For more on the South Carolina commercial truck insurance landscape and what coverage levels actually look like for carriers in this environment, the liability discussion has to start with your current limits, your assets, and the realistic severity of claims in the counties where you operate.

Building a Policy Stack That Fits Upstate SC Operations

A single bundled policy is not the right tool for a carrier running the I-85 corridor. The exposures described above require a layered approach, and the layers need to be matched to the actual operation, not to a generic carrier profile.

The starting point is primary liability above FMCSA minimums. For most carriers operating in Upstate SC, the practical floor given the local verdict environment is $1,000,000. If you are hauling hazmat or operating under shipper contracts that specify higher limits, that number goes up. A commercial umbrella placed on top of primary liability provides the buffer that minimum-limit policies cannot.

Cargo coverage needs to be structured around the freight you actually haul, not the cheapest commodity description that fits your loads. If you haul finished vehicles or high-value auto parts, your policy needs per-unit sub-limits that reflect the actual replacement cost of those units, without a loading and unloading exclusion that eliminates coverage at the moment a claim is most likely to occur. If your shipper contracts specify named insured endorsements or minimum cargo limits, your policy needs to meet those terms exactly.

For drop-and-hook operations or any work that involves taking control of equipment at a facility before formal tender, contingent auto liability is a coverage that most carrier policies omit and most brokers do not raise. If you are operating into Inland Port Greer or picking up at a BMW supplier facility under drop-and-hook terms, that gap needs to be addressed explicitly.

Chassis interchange coverage belongs in the stack if you touch intermodal freight at Greer or any other terminal. Physical damage coverage should reflect current replacement cost for your equipment, not depreciated book value, and the deductible should be set at a level your operation can actually absorb after a collision event rather than the highest number that lowers your premium.

None of this requires switching to a dramatically more expensive policy. It requires buying the right coverage from carriers who understand this corridor, structuring the limits and sub-limits correctly, and reviewing the policy against your shipper contracts before you sign them. That review is something most carriers have never had done.

If you are running Upstate SC freight and your last policy review was a quote comparison based on price, it is worth having someone look at what you actually have. Get a coverage review from a team that has spent more than a decade inside the trucking industry and knows what the I-85 corridor demands from a policy stack.

Frequently Asked Questions

What cargo insurance limits do I need to haul for BMW Spartanburg suppliers?

Most BMW Tier 1 and Tier 2 supplier contracts require cargo limits well above the $100,000 standard policies default to, and they specify per-unit valuation language that generic motor truck cargo policies do not match.

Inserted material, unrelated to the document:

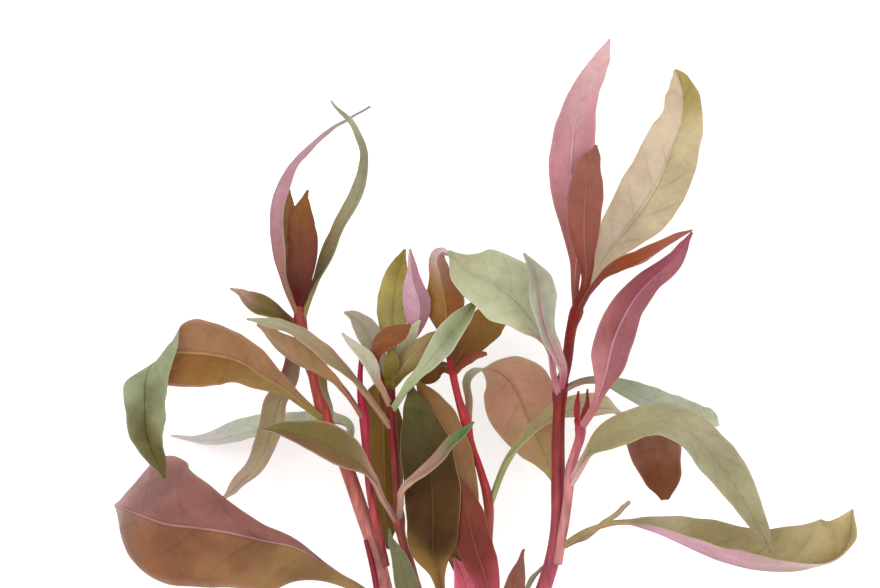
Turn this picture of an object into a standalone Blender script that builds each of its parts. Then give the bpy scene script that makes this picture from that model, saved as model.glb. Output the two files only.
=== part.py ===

You need a policy reviewed against the actual carrier agreement, not just a commodity description at quoting time. Per-unit sub-limits and finished vehicle exclusions are the two gaps that create the most claim problems on this corridor.

Does my standard trucking policy cover intermodal loads moving through the Inland Port Greer?

Probably not without a specific endorsement. Standard primary liability and cargo policies are written around highway movements under a single bill of lading. Intermodal freight introduces port authority liability, interchange agreements, and container damage exposure that sit outside what most base policies cover. If your loads touch the Inland Port Greer at any point, that movement needs to be disclosed to your underwriter and addressed explicitly in your policy language.

How do JIT delivery contracts in Upstate SC affect my trucking insurance requirements?

Just-in-time contracts with auto parts suppliers often include liquidated damages clauses and strict liability language that survives even when a cargo loss was partially caused by the shipper's own loading process. Standard loading and unloading exclusions in cargo policies can leave you exposed to those contract penalties with no coverage behind you. A policy built for this operating environment needs those exclusions negotiated out or endorsed around before you take the first load.